Trouble is a) Ziggy predicts that Tess is supposed to end up with the man who’s been writing her love letters.  Since when can Ziggy predict random stuff like that?  Ziggy just knows the established timeline and makes logical predictions based on that.  He’s not psychic.  We’re never even told what the established timeline was in the first place.  Did Tess always marry the other guy?  Did she grow old and die alone?  Shouldn’t we and Sam need to know this stuff in order to fix it?  b) Tess marries a guy who is brutish and declares he wants to rope her.  Hoorah, more misogyny.

Dear God, won't someone please think of the children!
And c) Al declares that Sam has a lot working against him and indicates the mirror.  Sam looks and sees a guy wearing glasses.  Gasp – not glasses?!  What exactly the point being made here is, we don’t know.  Men with glasses are not allowed to get married, but thugs who treat women like cattle are all the rage?  Or is it because this poor vet clearly has a pair of glasses GROWING OUT OF HIS FACE, otherwise Sam would be wearing them?  Either way, as a pair of speccies, we don’t think Al – who dresses like a Ken doll who’s bad at paintball – should point fingers.

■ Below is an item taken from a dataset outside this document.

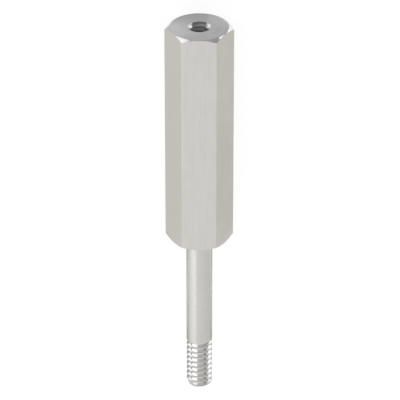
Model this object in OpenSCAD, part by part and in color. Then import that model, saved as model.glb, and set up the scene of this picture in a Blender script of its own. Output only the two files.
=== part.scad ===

Speaking of Al, this week Tina has left him, so he’s distracted and leaves Sam in danger to go sort out his personal life.  This is a bit of a running gag throughout the series, but it never feels plausible.  It’s never really clear how important this project is to Al, who tends to wander in and out of it in various states of hangover and sex-exhaustion.  Isn’t Sam’s life constantly at stake?  However, Sam’s sulking makes it well worth it.

So it’s an odd one.  It’s fun, certainly; there are several amusing subplots and the ending’s great.  But it’s also a bit uncomfortable and on the whole, pretty tough to care about.  Yee haa.



The Albert Calavicci Sleazy Files:
  • Lucille.  (In the Energising Chamber during the Christmas party.)